Baltimore Ecosystem Study Institute of Ecosystem Studies

2010 BES Annual Meeting Presentation and Poster Abstracts

Patchiness in Microbial Biomass and Activity in Geomorphic Features in Forested and Urban Restored and Degraded Streams
Harrison, Melanie
Co-Authors: Peter M. Groffman, Paul M. Mayer, Sujay S. Kaushal

Abstract: Instream geomorphic features such as pools, riffles and organic debris dams can be "hotspots" for biogeochemical processes. In urban degraded and restored streams, little is known about how fluctuating sediment conditions and geomorphic spatial heterogeneity affect sediment denitrification, an anaerobic microbial process that results in the permanent loss of nitrogen (N) as well as other anaerobic microbial processes such as methanogensis. We measured sediment denitrification potential (DEA), methanogensis, and a suite of microbial variables known to influence denitrification in four geomorphic stream features (organic debris dams, pools, riffles, and sloughs) located in forested, urban degraded and urban restored streams in the Baltimore, Maryland, U.S.A metropolitan area, between June 2005 and November 2006. Among features, DEA was significantly higher in organic debris dams compared with pools, riffles and sloughs ranging from 271 to 2790 ng N g-1 hr-1. We found strong positive relationships between DEA, microbial biomass N (MBN) (p < 0.0001) and percent sediment organic matter (SOM) (p < 0.0063), explaining much of the spatial variation in sediment denitrifcation across geomorphic features.

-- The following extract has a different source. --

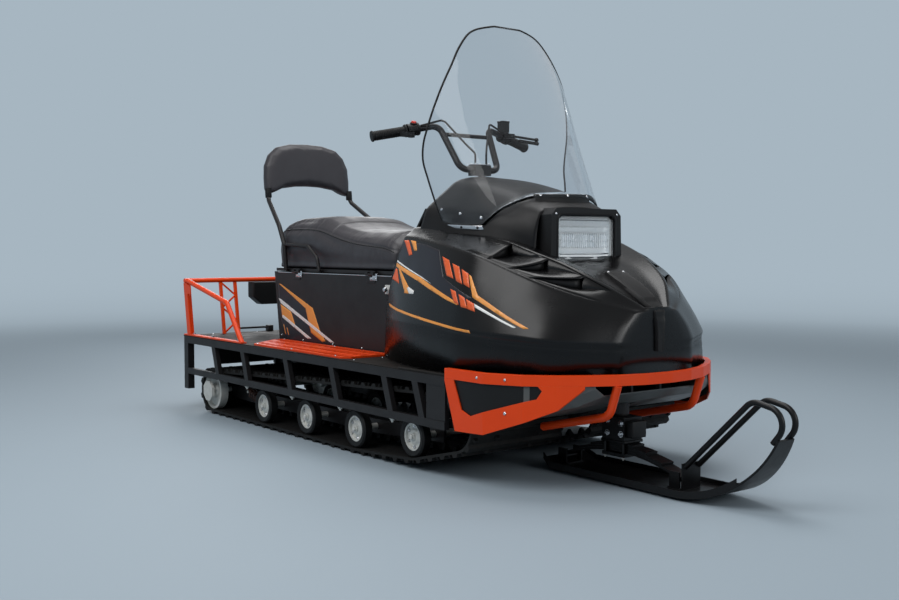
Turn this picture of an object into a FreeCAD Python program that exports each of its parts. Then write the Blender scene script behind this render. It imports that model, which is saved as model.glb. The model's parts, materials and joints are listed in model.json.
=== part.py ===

There was no significant difference in DEA among forest, urban degraded and restored sites. Denitrification potential and MBN were significantly higher in June 2005 and August 2006 than in November 2006 and this temporal variation appeared to be driven by changes in microbial biomass. Methanogenesis was active in all stream geomorphic features across all study sites, with the highest rates observed in organic debris dams. These results suggest that in-stream geomorphic features in urban restored and degraded sites have the potential to function as N sinks by maintaining anaerobic conditions and microbial biomass and activity that stimulate denitrification.